• **Exercise task**:
Sift the listing for lines that hold the string "data" and pull them out.

+ + + +

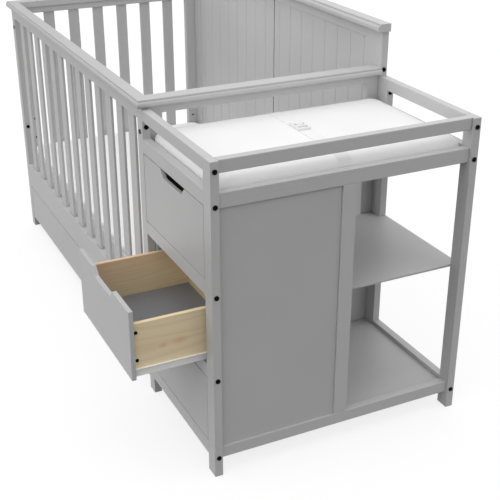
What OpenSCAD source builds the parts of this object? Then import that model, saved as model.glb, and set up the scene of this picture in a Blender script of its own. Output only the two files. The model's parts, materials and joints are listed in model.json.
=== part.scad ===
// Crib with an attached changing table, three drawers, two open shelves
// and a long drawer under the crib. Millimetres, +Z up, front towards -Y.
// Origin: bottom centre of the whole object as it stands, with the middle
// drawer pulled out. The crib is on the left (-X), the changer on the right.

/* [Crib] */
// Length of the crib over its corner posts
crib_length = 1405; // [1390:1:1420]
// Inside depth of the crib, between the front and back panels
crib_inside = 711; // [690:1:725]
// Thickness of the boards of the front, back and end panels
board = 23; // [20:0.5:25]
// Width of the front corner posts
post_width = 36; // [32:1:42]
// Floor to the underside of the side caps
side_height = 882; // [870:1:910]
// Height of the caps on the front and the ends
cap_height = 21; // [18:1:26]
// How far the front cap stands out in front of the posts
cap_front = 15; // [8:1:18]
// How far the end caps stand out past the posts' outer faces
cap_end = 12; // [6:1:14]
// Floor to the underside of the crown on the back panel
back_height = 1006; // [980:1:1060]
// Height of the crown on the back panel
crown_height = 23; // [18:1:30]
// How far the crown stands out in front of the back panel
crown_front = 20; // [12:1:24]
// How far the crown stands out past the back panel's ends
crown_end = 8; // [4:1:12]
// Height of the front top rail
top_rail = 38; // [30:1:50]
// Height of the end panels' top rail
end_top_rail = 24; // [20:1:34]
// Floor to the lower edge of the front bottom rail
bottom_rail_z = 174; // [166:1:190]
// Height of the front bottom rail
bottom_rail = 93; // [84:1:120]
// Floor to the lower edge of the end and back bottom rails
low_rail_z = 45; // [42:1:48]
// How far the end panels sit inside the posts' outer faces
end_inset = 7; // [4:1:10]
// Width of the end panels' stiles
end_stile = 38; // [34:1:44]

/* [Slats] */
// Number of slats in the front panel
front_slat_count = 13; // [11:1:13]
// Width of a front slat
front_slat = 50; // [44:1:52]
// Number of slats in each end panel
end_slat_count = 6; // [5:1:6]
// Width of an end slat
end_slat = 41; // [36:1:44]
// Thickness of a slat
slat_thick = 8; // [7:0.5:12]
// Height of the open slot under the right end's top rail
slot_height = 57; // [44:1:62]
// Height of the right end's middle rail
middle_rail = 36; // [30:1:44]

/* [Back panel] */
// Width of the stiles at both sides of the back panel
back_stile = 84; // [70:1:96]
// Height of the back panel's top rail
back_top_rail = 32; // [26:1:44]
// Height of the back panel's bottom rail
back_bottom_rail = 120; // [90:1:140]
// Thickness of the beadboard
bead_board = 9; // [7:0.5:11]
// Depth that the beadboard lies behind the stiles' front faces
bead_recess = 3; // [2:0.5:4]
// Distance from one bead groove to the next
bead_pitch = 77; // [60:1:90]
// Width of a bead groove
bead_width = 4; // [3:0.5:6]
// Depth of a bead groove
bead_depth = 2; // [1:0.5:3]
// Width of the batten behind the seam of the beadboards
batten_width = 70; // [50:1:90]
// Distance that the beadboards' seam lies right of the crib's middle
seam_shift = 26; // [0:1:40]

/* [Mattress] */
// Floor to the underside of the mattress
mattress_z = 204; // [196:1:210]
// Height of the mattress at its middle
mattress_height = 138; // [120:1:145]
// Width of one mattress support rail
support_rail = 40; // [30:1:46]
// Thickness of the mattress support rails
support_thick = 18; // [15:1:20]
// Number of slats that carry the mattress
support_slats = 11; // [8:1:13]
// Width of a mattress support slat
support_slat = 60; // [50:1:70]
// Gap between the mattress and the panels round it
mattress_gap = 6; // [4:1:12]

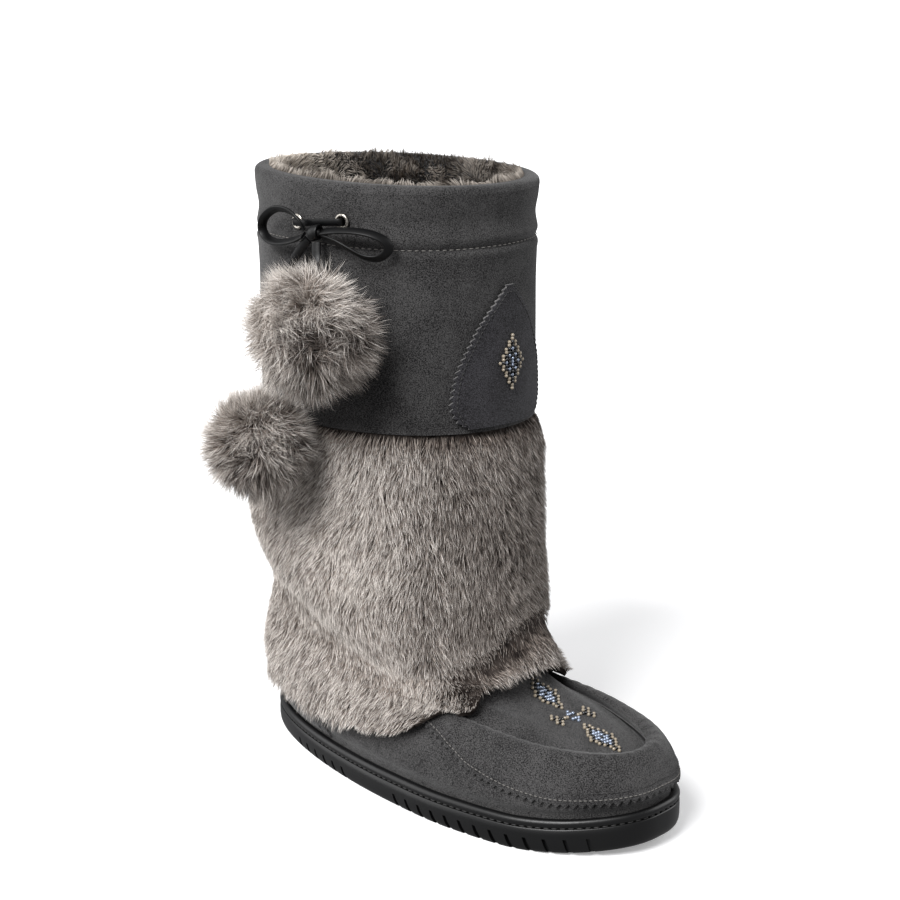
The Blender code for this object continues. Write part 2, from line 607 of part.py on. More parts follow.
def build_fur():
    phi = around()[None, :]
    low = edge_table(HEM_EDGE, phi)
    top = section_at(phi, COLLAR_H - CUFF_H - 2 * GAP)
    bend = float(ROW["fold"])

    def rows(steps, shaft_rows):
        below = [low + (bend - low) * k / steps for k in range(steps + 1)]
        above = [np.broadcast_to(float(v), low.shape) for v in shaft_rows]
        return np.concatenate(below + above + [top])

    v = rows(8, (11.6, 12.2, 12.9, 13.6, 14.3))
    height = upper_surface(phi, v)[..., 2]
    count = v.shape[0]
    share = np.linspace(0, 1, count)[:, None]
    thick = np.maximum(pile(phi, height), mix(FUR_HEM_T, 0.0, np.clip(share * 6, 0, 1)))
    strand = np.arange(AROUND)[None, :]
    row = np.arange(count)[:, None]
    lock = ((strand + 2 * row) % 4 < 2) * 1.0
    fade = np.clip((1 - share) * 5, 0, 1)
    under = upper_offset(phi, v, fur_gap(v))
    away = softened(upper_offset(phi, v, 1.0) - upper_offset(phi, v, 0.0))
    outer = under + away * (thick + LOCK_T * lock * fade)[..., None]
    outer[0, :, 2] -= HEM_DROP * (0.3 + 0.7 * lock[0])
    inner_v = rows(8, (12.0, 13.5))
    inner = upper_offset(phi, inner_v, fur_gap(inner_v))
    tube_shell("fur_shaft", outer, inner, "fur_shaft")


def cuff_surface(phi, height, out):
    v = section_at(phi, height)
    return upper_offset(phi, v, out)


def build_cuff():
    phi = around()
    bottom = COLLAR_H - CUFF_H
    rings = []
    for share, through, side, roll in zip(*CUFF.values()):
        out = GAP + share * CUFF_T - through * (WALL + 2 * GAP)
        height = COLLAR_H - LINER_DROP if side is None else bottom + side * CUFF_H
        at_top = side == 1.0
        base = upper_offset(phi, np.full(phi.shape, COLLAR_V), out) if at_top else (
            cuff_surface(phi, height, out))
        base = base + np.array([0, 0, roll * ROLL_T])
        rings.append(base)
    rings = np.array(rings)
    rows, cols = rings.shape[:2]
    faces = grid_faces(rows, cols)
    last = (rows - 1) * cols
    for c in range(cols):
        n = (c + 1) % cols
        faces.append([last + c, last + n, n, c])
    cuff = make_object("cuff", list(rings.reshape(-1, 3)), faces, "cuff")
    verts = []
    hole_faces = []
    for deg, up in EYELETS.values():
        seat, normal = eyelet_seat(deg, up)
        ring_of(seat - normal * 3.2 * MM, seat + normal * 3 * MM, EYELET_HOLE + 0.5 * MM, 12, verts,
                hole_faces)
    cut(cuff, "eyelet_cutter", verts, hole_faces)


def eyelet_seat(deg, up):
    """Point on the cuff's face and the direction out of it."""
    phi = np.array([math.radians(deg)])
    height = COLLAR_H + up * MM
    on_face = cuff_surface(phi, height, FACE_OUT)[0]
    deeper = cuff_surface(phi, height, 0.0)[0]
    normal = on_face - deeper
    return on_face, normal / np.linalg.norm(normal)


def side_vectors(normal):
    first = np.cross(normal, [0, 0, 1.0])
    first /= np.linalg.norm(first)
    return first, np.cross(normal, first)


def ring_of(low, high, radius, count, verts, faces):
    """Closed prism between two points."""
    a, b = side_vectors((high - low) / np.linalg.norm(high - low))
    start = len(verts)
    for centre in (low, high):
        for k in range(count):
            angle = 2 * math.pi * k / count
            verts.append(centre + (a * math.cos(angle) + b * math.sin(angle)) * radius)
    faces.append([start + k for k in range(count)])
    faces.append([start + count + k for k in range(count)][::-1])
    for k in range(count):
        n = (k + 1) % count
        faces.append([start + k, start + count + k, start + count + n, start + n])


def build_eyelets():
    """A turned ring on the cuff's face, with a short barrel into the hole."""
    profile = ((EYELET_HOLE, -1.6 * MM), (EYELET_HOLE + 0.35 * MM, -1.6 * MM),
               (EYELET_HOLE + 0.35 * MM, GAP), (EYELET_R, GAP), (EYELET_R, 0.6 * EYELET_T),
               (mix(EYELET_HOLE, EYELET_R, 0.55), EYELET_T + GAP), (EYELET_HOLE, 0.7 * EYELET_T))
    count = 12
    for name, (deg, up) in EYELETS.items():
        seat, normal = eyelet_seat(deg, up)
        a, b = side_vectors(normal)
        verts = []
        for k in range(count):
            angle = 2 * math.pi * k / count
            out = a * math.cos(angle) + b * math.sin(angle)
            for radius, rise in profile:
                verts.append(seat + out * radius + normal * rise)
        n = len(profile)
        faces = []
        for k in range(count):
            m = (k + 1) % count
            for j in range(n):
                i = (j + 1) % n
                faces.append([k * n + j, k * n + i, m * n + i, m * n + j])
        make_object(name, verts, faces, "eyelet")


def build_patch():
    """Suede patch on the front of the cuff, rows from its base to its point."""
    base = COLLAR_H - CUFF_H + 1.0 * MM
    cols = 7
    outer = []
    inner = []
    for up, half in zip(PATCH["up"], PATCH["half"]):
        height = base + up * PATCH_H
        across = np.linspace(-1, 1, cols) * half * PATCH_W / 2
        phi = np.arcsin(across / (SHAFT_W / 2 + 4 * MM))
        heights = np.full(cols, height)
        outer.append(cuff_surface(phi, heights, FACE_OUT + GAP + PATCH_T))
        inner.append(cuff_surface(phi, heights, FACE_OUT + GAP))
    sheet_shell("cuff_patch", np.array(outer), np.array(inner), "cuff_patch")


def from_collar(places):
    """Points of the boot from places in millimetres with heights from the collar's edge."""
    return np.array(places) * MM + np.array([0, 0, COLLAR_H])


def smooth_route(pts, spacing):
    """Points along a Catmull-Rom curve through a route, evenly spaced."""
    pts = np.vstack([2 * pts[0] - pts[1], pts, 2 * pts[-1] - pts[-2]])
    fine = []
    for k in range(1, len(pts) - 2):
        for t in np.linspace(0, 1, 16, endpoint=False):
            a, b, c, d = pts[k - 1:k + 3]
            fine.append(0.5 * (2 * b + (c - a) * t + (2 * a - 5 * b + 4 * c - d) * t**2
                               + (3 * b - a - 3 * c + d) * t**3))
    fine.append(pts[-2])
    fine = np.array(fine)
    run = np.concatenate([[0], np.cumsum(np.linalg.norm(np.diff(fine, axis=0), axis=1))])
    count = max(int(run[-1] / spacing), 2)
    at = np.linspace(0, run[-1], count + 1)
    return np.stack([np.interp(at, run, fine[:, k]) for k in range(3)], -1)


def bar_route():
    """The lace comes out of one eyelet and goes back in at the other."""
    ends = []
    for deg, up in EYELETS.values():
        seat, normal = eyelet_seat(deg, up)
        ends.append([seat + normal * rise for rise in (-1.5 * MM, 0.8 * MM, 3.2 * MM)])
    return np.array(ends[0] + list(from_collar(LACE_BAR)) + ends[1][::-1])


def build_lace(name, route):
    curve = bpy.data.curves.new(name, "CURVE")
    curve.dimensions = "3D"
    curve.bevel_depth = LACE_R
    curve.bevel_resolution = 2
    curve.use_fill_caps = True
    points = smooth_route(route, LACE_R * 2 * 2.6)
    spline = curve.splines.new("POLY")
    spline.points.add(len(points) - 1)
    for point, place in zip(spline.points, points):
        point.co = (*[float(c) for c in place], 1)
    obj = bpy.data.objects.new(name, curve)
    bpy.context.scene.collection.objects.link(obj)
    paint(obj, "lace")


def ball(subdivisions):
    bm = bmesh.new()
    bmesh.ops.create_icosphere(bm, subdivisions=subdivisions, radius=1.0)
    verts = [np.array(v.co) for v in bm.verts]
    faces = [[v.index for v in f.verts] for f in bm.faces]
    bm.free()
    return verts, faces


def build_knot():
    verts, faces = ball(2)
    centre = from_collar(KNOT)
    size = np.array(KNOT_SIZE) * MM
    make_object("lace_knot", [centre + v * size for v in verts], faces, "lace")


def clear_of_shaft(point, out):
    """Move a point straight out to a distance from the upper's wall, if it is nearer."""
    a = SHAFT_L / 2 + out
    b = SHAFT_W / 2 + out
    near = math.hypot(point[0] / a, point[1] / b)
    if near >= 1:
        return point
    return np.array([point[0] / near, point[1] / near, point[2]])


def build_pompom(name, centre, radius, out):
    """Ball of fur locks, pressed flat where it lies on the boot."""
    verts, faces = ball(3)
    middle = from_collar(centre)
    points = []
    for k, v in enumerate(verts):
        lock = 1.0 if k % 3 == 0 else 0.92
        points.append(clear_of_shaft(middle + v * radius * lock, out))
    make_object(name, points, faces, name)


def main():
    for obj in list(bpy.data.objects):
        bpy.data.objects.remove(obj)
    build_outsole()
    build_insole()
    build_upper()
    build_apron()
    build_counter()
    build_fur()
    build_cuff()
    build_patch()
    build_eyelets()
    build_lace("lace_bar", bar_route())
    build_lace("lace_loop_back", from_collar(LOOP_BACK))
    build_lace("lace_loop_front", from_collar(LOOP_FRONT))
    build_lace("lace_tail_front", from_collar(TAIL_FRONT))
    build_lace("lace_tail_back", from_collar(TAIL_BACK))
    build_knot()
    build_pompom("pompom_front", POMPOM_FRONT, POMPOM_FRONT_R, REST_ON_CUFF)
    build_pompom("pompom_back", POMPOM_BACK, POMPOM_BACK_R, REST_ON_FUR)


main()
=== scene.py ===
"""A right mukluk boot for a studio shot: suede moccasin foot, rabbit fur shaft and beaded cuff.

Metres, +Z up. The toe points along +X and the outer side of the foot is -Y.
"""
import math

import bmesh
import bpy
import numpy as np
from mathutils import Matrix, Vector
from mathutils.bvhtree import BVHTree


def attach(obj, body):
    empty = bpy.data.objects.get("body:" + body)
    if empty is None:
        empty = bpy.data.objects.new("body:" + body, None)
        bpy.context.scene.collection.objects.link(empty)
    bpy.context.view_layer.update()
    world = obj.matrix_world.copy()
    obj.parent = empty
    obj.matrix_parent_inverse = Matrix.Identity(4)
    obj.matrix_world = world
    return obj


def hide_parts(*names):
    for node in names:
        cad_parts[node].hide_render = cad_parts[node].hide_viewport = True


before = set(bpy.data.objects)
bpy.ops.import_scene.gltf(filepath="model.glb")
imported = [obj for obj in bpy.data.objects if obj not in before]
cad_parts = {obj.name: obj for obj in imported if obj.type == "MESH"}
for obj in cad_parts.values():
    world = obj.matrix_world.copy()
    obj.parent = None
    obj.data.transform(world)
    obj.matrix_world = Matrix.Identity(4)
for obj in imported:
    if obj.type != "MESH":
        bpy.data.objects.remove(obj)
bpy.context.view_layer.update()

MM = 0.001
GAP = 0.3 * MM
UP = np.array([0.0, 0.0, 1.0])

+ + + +

• **Expected answer**:
    curve = bpy.data.curves.new(name, "CURVE")
    obj = bpy.data.objects.new(name, curve)
    for obj in list(bpy.data.objects):
        bpy.data.objects.remove(obj)
    empty = bpy.data.objects.get("body:" + body)
        empty = bpy.data.objects.new("body:" + body, None)
before = set(bpy.data.objects)
imported = [obj for obj in bpy.data.objects if obj not in before]
    obj.data.transform(world)
        bpy.data.objects.remove(obj)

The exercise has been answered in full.